| INFORMATION PROVIDED |
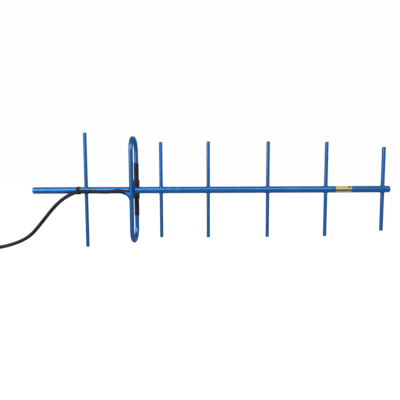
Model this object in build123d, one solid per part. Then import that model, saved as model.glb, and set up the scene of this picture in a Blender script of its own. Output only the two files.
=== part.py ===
from build123d import *
import math
import os

# Yagi antenna. X runs along the boom towards the directors, Z along the rods, -Y is the side the cable is on.
# The origin is on the boom's axis, in the middle of the bare stub that the mast clamp grips.

# Boom
BOOM_R = 9.525
BOOM_BORE_R = 6.325
BOOM_REAR_X = -62.0
BOOM_FRONT_X = 968.0
END_PLUG_LENGTH = 8.0
END_CHAMFER = 0.5

# Longer than anything a cutting shape has to pass through
CUT_THROUGH = 60.0

# Rods, as (name, x, length)
RODS = [
    ("reflector_rod", 90.0, 330.0),
    ("director_rod_1", 307.0, 275.5),
    ("director_rod_2", 443.5, 277.5),
    ("director_rod_3", 616.0, 276.5),
    ("director_rod_4", 784.5, 273.5),
    ("director_rod_5", 949.5, 242.5),
]
ROD_R = 5.0
ROD_HOLE_R = 5.05
BEAD_FOOT_R = 7.2
BEAD_TOP_R = 5.3
BEAD_FOOT_Z = 6.2
BEAD_TOP_Z = 11.2

# Folded dipole: a tube bent into a long loop across the boom
LOOP_X = 224.0
LOOP_R = 6.35
LOOP_BORE_R = 5.45
LOOP_HEIGHT = 315.5
LEG_SPACING = 76.2
LEG_TO_BOOM_GAP = 0.25
FEED_GAP = 10.0
DIPOLE_BEAD_R = 7.5
DIPOLE_BEAD_DEPTH = 7.5

NEAR_Y = -(BOOM_R + LEG_TO_BOOM_GAP + LOOP_R)
FAR_Y = NEAR_Y + LEG_SPACING
MIDDLE_Y = (NEAR_Y + FAR_Y) / 2
BEND_R = LEG_SPACING / 2
STRAIGHT_Z = LOOP_HEIGHT / 2 - LOOP_R - BEND_R

# Entry stub, an elbow that leaves the near leg and turns back along the boom
STUB_R = 6.35
STUB_BORE_R = 5.3
STUB_BEND_R = 26.5
STUB_TILT = 25.0
STUB_JOIN_Z = -31.6
STUB_LEAD = 1.0
STUB_TRIM = 4.0
BOOT_R = 6.4
BOOT_BORE_R = 5.2
BOOT_SECOND_RUN = 19.0

# Feed: the cable's core inside the loop's lower half, and what joins it across the gap
CONDUCTOR_R = 1.10
CONDUCTOR_HOLE_R = 1.15
DIELECTRIC_R = 3.65
BRAID_BORE_R = 3.70
BRAID_R = 4.05
PLUG_IN_TUBE_R = 5.40
BRAID_END_Z = -24.0
FERRULE_START_Z = -44.0
FERRULE_BORE_R = 4.10
INSULATOR_START_Z = -20.0
INSULATOR_END_Z = 14.0
INSULATOR_STEP_Z = 0.5
COLLAR_HALF = 4.9
LUG_START_Z = 15.0
LUG_END_Z = 27.0
SHRINK_R = 7.50
SHRINK_BORE_R = 6.40
SHRINK_LENGTH = 161.5
SLEEVE_R = 9.40
SLEEVE_BORE_R = 7.55
SLEEVE_LENGTH = 58.0

# Cable
CABLE_R = 5.15
FLOOR_Z = -165.0
FIRST_RUN = 15.0
ROUTE = [
    (166.0, -16.2, -3.7),
    (148.0, -16.2, -4.6),
    (104.0, -15.2, -2.6),
    (68.5, -15.0, -2.2),
    (32.0, -15.2, -20.0),
    (2.0, -16.0, -46.2),
    (-31.5, -19.0, -88.7),
    (-62.5, -24.0, -127.0),
    (-95.0, -30.0, -145.5),
    (-142.0, -37.0, -158.6),
    (-195.0, -41.0, -159.8),
    (-245.0, -40.0, -159.8),
]
CORNER_SHARE = 0.45

# Cable tie, a flat strap round boom and cable, leaning a little, with its head behind the boom
TIE_X = 69.5
TIE_WIDTH = 9.0
TIE_THICKNESS = 1.3
TIE_CLEARANCE = 0.8
TIE_LEAN = -8.0
TIE_CABLE_Y = -15.0
TIE_CABLE_Z = -4.2
TIE_HEAD = (9.6, 4.6, 7.0)
TIE_HEAD_Y = 13.5

# Label
LABEL_X = 833.5
LABEL_LENGTH = 45.0
LABEL_THICKNESS = 0.2
LABEL_SEAM_ANGLE = 40.0

# N plug, on an axis along -X. Stations are measured from the plug's rear face towards its mouth.
PLUG_AXIS_Y = -38.0
NUT_R = 10.2
PLUG_AXIS_Z = FLOOR_Z + NUT_R
PLUG_RUN_X = -279.0
PLUG_REAR_X = -311.0
PLUG_NECK_R = 6.7
PLUG_FLANGE_R = 7.6
PLUG_FLANGE = (13.0, 15.0)
PLUG_NOSE_R = 4.95
PLUG_NOSE_END = 17.0
PLUG_FERRULE_R = 4.0
PLUG_FERRULE_END = 27.0
PLUG_BORE_R = 3.5
INSULATOR_SPAN = (4.0, 12.0)
REAR_BORE_R = 2.6
NUT_SPAN = (8.3, 28.0)
NUT_REAR_BORE_R = 6.77
NUT_THREAD_R = 7.95
NUT_WEB_END = 11.8
NUT_HEX_END = 14.5
NUT_HEX_FLATS = 19.0
NUT_GROOVES = 24
NUT_GROOVE_R = 0.6
RING_SPAN = (9.4, 10.4)
RING_INNER_R = 6.15
RING_OUTER_R = 7.3
RING_SEAT_R = 6.1
RING_ROOM_R = 7.4
RING_ROOM = 0.1
GASKET_LENGTH = 1.5
GASKET_R = 7.3
GASKET_BORE_R = 5.0
PIN_R = 1.5
PIN_TIP_R = 0.825
PIN_SHOULDER = 20.0
PIN_END = 25.6
CRIMP_LENGTH = 11.0
CRIMP_R = 6.0
CRIMP_BORE_R = 5.2
WRAP_LENGTH = 16.0
WRAP_WALL = 0.6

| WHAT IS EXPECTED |
Give back all the data exactly as written.

| COMPLETED EXERCISE |
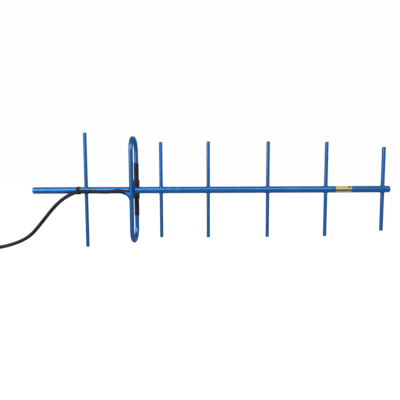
Model this object in build123d, one solid per part. Then import that model, saved as model.glb, and set up the scene of this picture in a Blender script of its own. Output only the two files.
=== part.py ===
from build123d import *
import math
import os

# Yagi antenna. X runs along the boom towards the directors, Z along the rods, -Y is the side the cable is on.
# The origin is on the boom's axis, in the middle of the bare stub that the mast clamp grips.

# Boom
BOOM_R = 9.525
BOOM_BORE_R = 6.325
BOOM_REAR_X = -62.0
BOOM_FRONT_X = 968.0
END_PLUG_LENGTH = 8.0
END_CHAMFER = 0.5

# Longer than anything a cutting shape has to pass through
CUT_THROUGH = 60.0

# Rods, as (name, x, length)
RODS = [
    ("reflector_rod", 90.0, 330.0),
    ("director_rod_1", 307.0, 275.5),
    ("director_rod_2", 443.5, 277.5),
    ("director_rod_3", 616.0, 276.5),
    ("director_rod_4", 784.5, 273.5),
    ("director_rod_5", 949.5, 242.5),
]
ROD_R = 5.0
ROD_HOLE_R = 5.05
BEAD_FOOT_R = 7.2
BEAD_TOP_R = 5.3
BEAD_FOOT_Z = 6.2
BEAD_TOP_Z = 11.2

# Folded dipole: a tube bent into a long loop across the boom
LOOP_X = 224.0
LOOP_R = 6.35
LOOP_BORE_R = 5.45
LOOP_HEIGHT = 315.5
LEG_SPACING = 76.2
LEG_TO_BOOM_GAP = 0.25
FEED_GAP = 10.0
DIPOLE_BEAD_R = 7.5
DIPOLE_BEAD_DEPTH = 7.5

NEAR_Y = -(BOOM_R + LEG_TO_BOOM_GAP + LOOP_R)
FAR_Y = NEAR_Y + LEG_SPACING
MIDDLE_Y = (NEAR_Y + FAR_Y) / 2
BEND_R = LEG_SPACING / 2
STRAIGHT_Z = LOOP_HEIGHT / 2 - LOOP_R - BEND_R

# Entry stub, an elbow that leaves the near leg and turns back along the boom
STUB_R = 6.35
STUB_BORE_R = 5.3
STUB_BEND_R = 26.5
STUB_TILT = 25.0
STUB_JOIN_Z = -31.6
STUB_LEAD = 1.0
STUB_TRIM = 4.0
BOOT_R = 6.4
BOOT_BORE_R = 5.2
BOOT_SECOND_RUN = 19.0

# Feed: the cable's core inside the loop's lower half, and what joins it across the gap
CONDUCTOR_R = 1.10
CONDUCTOR_HOLE_R = 1.15
DIELECTRIC_R = 3.65
BRAID_BORE_R = 3.70
BRAID_R = 4.05
PLUG_IN_TUBE_R = 5.40
BRAID_END_Z = -24.0
FERRULE_START_Z = -44.0
FERRULE_BORE_R = 4.10
INSULATOR_START_Z = -20.0
INSULATOR_END_Z = 14.0
INSULATOR_STEP_Z = 0.5
COLLAR_HALF = 4.9
LUG_START_Z = 15.0
LUG_END_Z = 27.0
SHRINK_R = 7.50
SHRINK_BORE_R = 6.40
SHRINK_LENGTH = 161.5
SLEEVE_R = 9.40
SLEEVE_BORE_R = 7.55
SLEEVE_LENGTH = 58.0

# Cable
CABLE_R = 5.15
FLOOR_Z = -165.0
FIRST_RUN = 15.0
ROUTE = [
    (166.0, -16.2, -3.7),
    (148.0, -16.2, -4.6),
    (104.0, -15.2, -2.6),
    (68.5, -15.0, -2.2),
    (32.0, -15.2, -20.0),
    (2.0, -16.0, -46.2),
    (-31.5, -19.0, -88.7),
    (-62.5, -24.0, -127.0),
    (-95.0, -30.0, -145.5),
    (-142.0, -37.0, -158.6),
    (-195.0, -41.0, -159.8),
    (-245.0, -40.0, -159.8),
]
CORNER_SHARE = 0.45

# Cable tie, a flat strap round boom and cable, leaning a little, with its head behind the boom
TIE_X = 69.5
TIE_WIDTH = 9.0
TIE_THICKNESS = 1.3
TIE_CLEARANCE = 0.8
TIE_LEAN = -8.0
TIE_CABLE_Y = -15.0
TIE_CABLE_Z = -4.2
TIE_HEAD = (9.6, 4.6, 7.0)
TIE_HEAD_Y = 13.5

# Label
LABEL_X = 833.5
LABEL_LENGTH = 45.0
LABEL_THICKNESS = 0.2
LABEL_SEAM_ANGLE = 40.0

# N plug, on an axis along -X. Stations are measured from the plug's rear face towards its mouth.
PLUG_AXIS_Y = -38.0
NUT_R = 10.2
PLUG_AXIS_Z = FLOOR_Z + NUT_R
PLUG_RUN_X = -279.0
PLUG_REAR_X = -311.0
PLUG_NECK_R = 6.7
PLUG_FLANGE_R = 7.6
PLUG_FLANGE = (13.0, 15.0)
PLUG_NOSE_R = 4.95
PLUG_NOSE_END = 17.0
PLUG_FERRULE_R = 4.0
PLUG_FERRULE_END = 27.0
PLUG_BORE_R = 3.5
INSULATOR_SPAN = (4.0, 12.0)
REAR_BORE_R = 2.6
NUT_SPAN = (8.3, 28.0)
NUT_REAR_BORE_R = 6.77
NUT_THREAD_R = 7.95
NUT_WEB_END = 11.8
NUT_HEX_END = 14.5
NUT_HEX_FLATS = 19.0
NUT_GROOVES = 24
NUT_GROOVE_R = 0.6
RING_SPAN = (9.4, 10.4)
RING_INNER_R = 6.15
RING_OUTER_R = 7.3
RING_SEAT_R = 6.1
RING_ROOM_R = 7.4
RING_ROOM = 0.1
GASKET_LENGTH = 1.5
GASKET_R = 7.3
GASKET_BORE_R = 5.0
PIN_R = 1.5
PIN_TIP_R = 0.825
PIN_SHOULDER = 20.0
PIN_END = 25.6
CRIMP_LENGTH = 11.0
CRIMP_R = 6.0
CRIMP_BORE_R = 5.2
WRAP_LENGTH = 16.0
WRAP_WALL = 0.6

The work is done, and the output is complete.